Re: RARA-AVIS: Frank Gruber Prices

From: Jeff Vorzimmer ( jvorzimmer@austin.rr.com)
Date: 03 Aug 2004


> It's a Belmont reprint from 1970. I just read a mention of a man having
> a "Beatle haircut." Somehow, I doubt that's in the 1940 original. I'm
> wondering how much else was changed. For instance, the following prices
> sound more like they're from the 1940s than the 1970s: $35 for three
> weeks in a transient hotel, fifteen cent subway fares, 50 cent lunches,
> I know candy bars weren't still five cent in 1970. So why change
> something as minor as the description of the haircut of a passing
> character?

Sorry I'm so late responding to this but . . . the prices above are pretty much on the mark for the mid to late 60s in New York City (I'm not sure where the book is based). Subway tokens were 15 cents through 1966 and then went to 20 cents. Candy bars were indeed a nickel--I know this because I was of the candy-buying age at that time.

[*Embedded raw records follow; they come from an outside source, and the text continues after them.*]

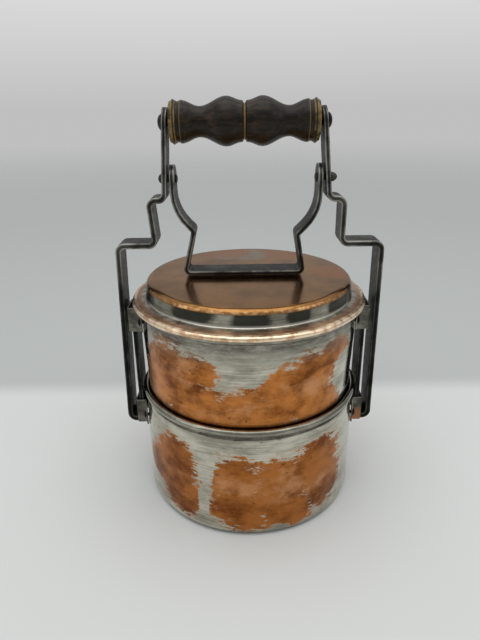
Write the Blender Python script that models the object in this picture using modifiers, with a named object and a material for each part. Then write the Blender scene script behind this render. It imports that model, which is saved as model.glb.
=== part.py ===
"""Two-tier stacked food carrier: two tinned pans and a lid, held by a bent iron
strap on each side, with a swinging lock clamp and a turned wooden grip.

Metres, +Z up. The origin is the centre of the lower pan's base, X runs across the
handle and Y from front to back.
"""
import math

import bmesh
import bpy
from mathutils import Matrix, Vector

MM = 0.001
GAP = 0.3 * MM                  # clearance between pieces that rest on each other
TURN_STEPS = 48                 # facets around pans and lid
SMALL_STEPS = 12                # facets around rivets, holes and rod
SIDES = {"left": -1, "right": 1}
ENDS = {"front": -1, "back": 1}

# sheet metal pans and lid
SHEET = 0.8 * MM
BASE_CORNER_R = 5.0 * MM        # mid-sheet radius of the lower pan's bottom corner
LOWER_FOOT_R = 78.4 * MM
LOWER_BELLY_R = 78.8 * MM
LOWER_BELLY_Z = 45.0 * MM
LOWER_NECK_R = 78.0 * MM
LOWER_NECK_Z = 79.0 * MM
LOWER_ROLL_R = 2.6 * MM         # outside radius of the rolled rim
LOWER_ROLL_CENTRE = (77.8 * MM, 84.4 * MM)
UPPER_CORNER_R = 9.6 * MM
UPPER_FOOT_R = 75.1 * MM
UPPER_BASE_Z = 79.0 * MM        # mid-sheet height of the upper pan's floor
UPPER_WAIST_R = 75.7 * MM
UPPER_WAIST_Z = 106.0 * MM
UPPER_BELLY_R = 76.7 * MM
UPPER_BELLY_Z = 128.0 * MM
UPPER_ROLL_R = 2.0 * MM
UPPER_ROLL_CENTRE = (78.0 * MM, 148.9 * MM)
LID_TOP_Z = 166.6 * MM
LID_TOP_R = 71.9 * MM
LID_EDGE_R = 4.0 * MM
LID_STEP_R = 72.8 * MM
LID_STEP_Z = 155.2 * MM
LID_ROLL_R = 1.9 * MM
LID_ROLL_CENTRE = (81.0 * MM, 151.9 * MM)
ROLL_END_ANGLE = math.radians(-105)
LID_ROLL_END_ANGLE = math.radians(-150)
WIRE_SIDES = 6

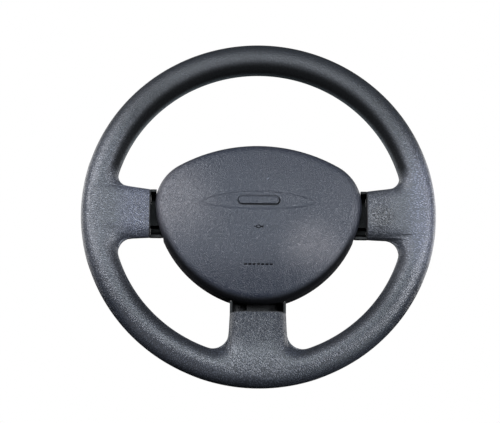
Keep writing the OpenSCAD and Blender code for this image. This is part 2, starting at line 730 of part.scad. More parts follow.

You could indeed get a hamburger, malt and fries for 50 cents or you could be equally well-fed at the Automat for the same price. Although I never spent so much as a night in a Bowery hotel,
$35 for three weeks sounds about right. These certainly aren't 40s prices.

Keep in mind that in the U.S. we really didn't start to have double-digit inflation until the 70s. Look for a moment at that 50 cent lunch. Fifty cents in say 1966, when subway were 15 cents, is equal to $3 today. A cheap lunch, but it definitely buys you a hamburger, fries and a shake.